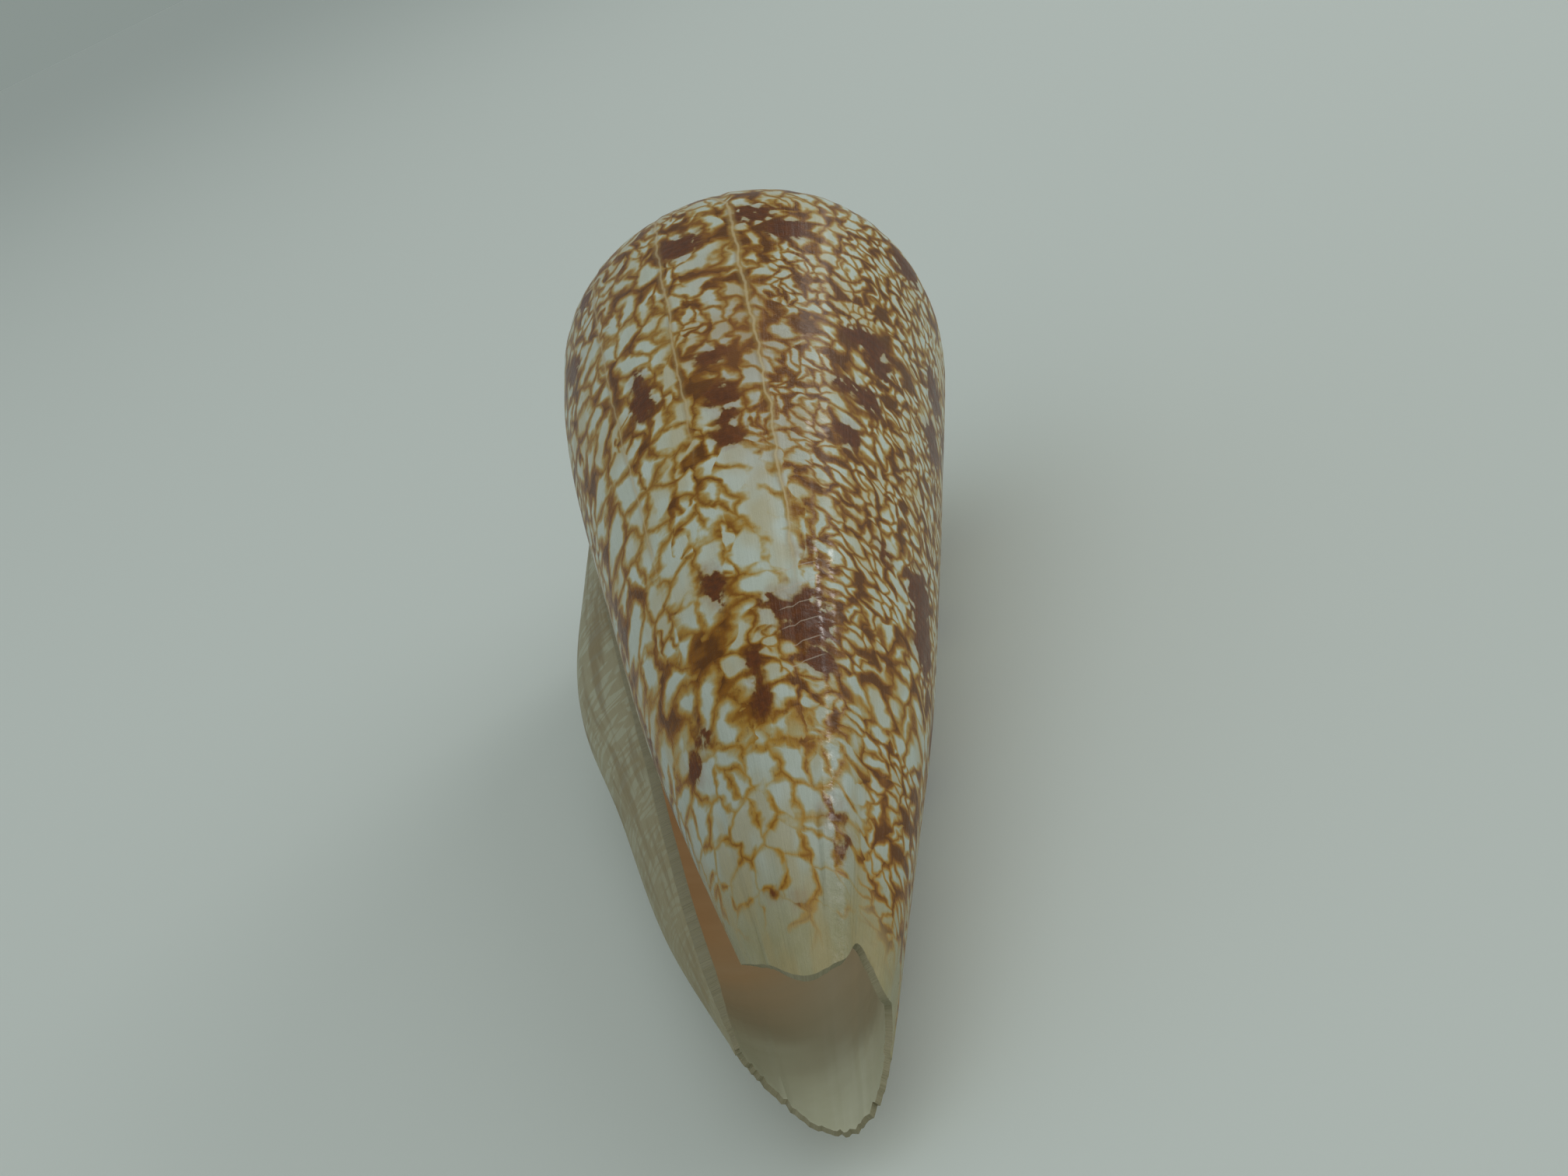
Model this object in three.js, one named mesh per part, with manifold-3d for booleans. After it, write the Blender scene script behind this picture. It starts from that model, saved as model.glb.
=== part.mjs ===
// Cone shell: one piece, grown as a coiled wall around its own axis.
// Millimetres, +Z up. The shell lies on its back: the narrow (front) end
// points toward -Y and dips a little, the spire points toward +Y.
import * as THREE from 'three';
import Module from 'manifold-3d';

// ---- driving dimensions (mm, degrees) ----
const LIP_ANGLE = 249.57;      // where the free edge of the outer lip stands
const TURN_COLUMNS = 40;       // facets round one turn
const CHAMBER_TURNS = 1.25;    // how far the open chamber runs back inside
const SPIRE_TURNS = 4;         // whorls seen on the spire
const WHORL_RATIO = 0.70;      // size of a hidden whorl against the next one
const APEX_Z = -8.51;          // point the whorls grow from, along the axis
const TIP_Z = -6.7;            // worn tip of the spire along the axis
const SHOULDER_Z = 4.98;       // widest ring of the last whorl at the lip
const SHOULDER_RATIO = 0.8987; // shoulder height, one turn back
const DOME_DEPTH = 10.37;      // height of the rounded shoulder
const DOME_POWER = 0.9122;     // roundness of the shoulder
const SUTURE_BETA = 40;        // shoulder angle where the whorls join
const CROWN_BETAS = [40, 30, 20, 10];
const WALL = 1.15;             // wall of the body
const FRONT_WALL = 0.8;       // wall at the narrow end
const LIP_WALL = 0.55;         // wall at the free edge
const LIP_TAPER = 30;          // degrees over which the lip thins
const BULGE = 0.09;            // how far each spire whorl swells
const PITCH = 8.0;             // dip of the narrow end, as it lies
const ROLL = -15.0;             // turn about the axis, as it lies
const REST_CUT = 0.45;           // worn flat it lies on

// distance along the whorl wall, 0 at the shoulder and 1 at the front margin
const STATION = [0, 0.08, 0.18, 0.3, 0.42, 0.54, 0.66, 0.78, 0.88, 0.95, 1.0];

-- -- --

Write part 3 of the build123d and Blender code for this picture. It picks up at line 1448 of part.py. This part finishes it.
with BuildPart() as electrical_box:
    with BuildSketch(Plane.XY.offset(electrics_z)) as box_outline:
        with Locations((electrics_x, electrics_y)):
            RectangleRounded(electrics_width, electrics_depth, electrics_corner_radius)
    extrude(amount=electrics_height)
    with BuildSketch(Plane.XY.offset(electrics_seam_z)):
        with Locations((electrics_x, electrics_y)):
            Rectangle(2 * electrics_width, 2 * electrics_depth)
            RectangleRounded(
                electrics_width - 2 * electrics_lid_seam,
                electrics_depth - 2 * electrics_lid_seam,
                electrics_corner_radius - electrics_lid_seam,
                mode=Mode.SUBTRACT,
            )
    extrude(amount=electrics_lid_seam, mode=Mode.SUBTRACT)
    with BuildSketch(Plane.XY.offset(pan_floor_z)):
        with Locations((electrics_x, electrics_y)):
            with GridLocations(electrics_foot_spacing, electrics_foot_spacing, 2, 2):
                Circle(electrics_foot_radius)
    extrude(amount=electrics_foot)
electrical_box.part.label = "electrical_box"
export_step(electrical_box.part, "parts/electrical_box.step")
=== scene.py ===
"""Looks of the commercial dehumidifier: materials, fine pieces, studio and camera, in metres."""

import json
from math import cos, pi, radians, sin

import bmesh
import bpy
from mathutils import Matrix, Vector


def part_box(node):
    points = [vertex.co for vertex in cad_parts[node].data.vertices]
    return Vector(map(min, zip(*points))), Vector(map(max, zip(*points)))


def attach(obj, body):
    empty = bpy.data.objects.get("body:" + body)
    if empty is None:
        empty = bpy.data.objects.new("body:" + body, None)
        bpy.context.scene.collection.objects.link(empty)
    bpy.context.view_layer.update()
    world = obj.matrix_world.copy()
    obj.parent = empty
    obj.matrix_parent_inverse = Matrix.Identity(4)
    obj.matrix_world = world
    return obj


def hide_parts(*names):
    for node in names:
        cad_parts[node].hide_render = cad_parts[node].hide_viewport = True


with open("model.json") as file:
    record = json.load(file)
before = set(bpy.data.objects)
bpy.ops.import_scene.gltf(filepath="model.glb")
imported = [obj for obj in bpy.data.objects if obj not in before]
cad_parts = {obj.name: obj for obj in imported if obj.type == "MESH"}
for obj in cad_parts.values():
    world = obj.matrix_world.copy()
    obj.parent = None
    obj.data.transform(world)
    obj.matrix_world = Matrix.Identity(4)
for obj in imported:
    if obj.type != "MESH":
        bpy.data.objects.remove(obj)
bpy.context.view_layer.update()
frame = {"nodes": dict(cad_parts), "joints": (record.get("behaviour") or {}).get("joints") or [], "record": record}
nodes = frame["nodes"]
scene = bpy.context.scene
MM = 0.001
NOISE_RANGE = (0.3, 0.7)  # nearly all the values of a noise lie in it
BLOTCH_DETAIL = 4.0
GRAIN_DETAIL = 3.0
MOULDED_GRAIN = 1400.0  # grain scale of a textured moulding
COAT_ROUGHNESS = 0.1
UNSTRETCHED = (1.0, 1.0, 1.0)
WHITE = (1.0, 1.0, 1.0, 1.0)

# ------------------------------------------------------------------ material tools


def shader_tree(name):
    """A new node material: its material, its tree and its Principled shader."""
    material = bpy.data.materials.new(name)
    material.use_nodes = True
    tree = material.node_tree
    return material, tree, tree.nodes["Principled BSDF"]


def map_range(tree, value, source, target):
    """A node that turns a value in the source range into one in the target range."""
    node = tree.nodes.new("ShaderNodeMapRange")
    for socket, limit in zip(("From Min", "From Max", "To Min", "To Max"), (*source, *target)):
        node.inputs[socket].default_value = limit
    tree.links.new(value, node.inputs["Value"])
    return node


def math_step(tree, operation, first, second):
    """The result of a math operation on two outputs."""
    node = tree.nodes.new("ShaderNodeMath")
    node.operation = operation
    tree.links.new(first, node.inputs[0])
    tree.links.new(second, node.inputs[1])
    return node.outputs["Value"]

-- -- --

Given request =>
Which lines above run from the one containing "Model this object" down to the one containing "const REST_CUT = 0.45;"? Repeat exactly those, both ends included, and nothing else.

Written solution =>
Model this object in three.js, one named mesh per part, with manifold-3d for booleans. After it, write the Blender scene script behind this picture. It starts from that model, saved as model.glb.
=== part.mjs ===
// Cone shell: one piece, grown as a coiled wall around its own axis.
// Millimetres, +Z up. The shell lies on its back: the narrow (front) end
// points toward -Y and dips a little, the spire points toward +Y.
import * as THREE from 'three';
import Module from 'manifold-3d';

// ---- driving dimensions (mm, degrees) ----
const LIP_ANGLE = 249.57;      // where the free edge of the outer lip stands
const TURN_COLUMNS = 40;       // facets round one turn
const CHAMBER_TURNS = 1.25;    // how far the open chamber runs back inside
const SPIRE_TURNS = 4;         // whorls seen on the spire
const WHORL_RATIO = 0.70;      // size of a hidden whorl against the next one
const APEX_Z = -8.51;          // point the whorls grow from, along the axis
const TIP_Z = -6.7;            // worn tip of the spire along the axis
const SHOULDER_Z = 4.98;       // widest ring of the last whorl at the lip
const SHOULDER_RATIO = 0.8987; // shoulder height, one turn back
const DOME_DEPTH = 10.37;      // height of the rounded shoulder
const DOME_POWER = 0.9122;     // roundness of the shoulder
const SUTURE_BETA = 40;        // shoulder angle where the whorls join
const CROWN_BETAS = [40, 30, 20, 10];
const WALL = 1.15;             // wall of the body
const FRONT_WALL = 0.8;       // wall at the narrow end
const LIP_WALL = 0.55;         // wall at the free edge
const LIP_TAPER = 30;          // degrees over which the lip thins
const BULGE = 0.09;            // how far each spire whorl swells
const PITCH = 8.0;             // dip of the narrow end, as it lies
const ROLL = -15.0;             // turn about the axis, as it lies
const REST_CUT = 0.45;           // worn flat it lies on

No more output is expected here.